Last season, comparisons and expectations weighed on Hill, and it showed.

“He’s very bubbly, the life of the party, a guy who’s always telling jokes. And when he’s not, that’s when you know is something wrong,” said senior A-back Roddy Jones.

“He’s at a place that has put out Calvin Johnson and Bebe Thomas over the past five years,” Jones said. “People are looking for the next big thing, and I think a lot of people put a lot of pressure on Stephen. And he put a lot of pressure on himself. He needs to know he doesn’t have to be those two guys. He just has to be Stephen, and he’ll be plenty good enough for us.”

Staying positive

Engineering a better Hill has involved a lot of work under the hood.
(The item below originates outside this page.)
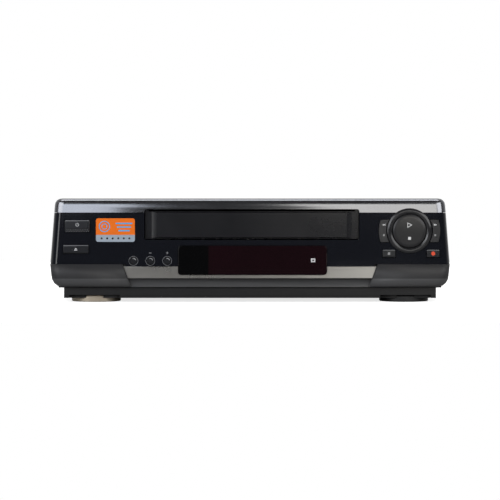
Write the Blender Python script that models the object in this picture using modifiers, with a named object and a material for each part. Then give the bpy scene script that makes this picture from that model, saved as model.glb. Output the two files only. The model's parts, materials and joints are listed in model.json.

His mental short-circuits have sometimes interfered with his indisputable physical talents.

So his coaches and his teammates and his family take up the ceaseless drumbeats of feel-good messages:

Stay positive.

Don’t dwell on the last play, let alone the last season.

Focus on the moment.

Work harder.

Make your own name.

This season will test all those football bromides. Hill’s development will rely in great measure on how the rest of the offense grows up around him. Quarterback Joshua Nesbitt is gone for good, and someone is going to have to emerge as a reliable pass-delivery system if any receiver is going to be anything more than a very fast downfield blocker.

Those around him have tried to install the mechanisms to cope with whatever challenge the new season might bring.

“I think he has more understanding of what it takes [to make it],” said Tech receivers coach Al Preston. “He’s learning how to move on to the next play, learning how to handle success and failure the same way. That has translated off the field academically and socially — where he’s starting to understand things, how to manage himself so he can have the most success.”

“He’s a gifted athlete; he knows what he can do; it’s just putting it all together on this level,” said Hill’s father. “He’ll get it right. From all the talking we do, I’m quite sure he’ll get it right.”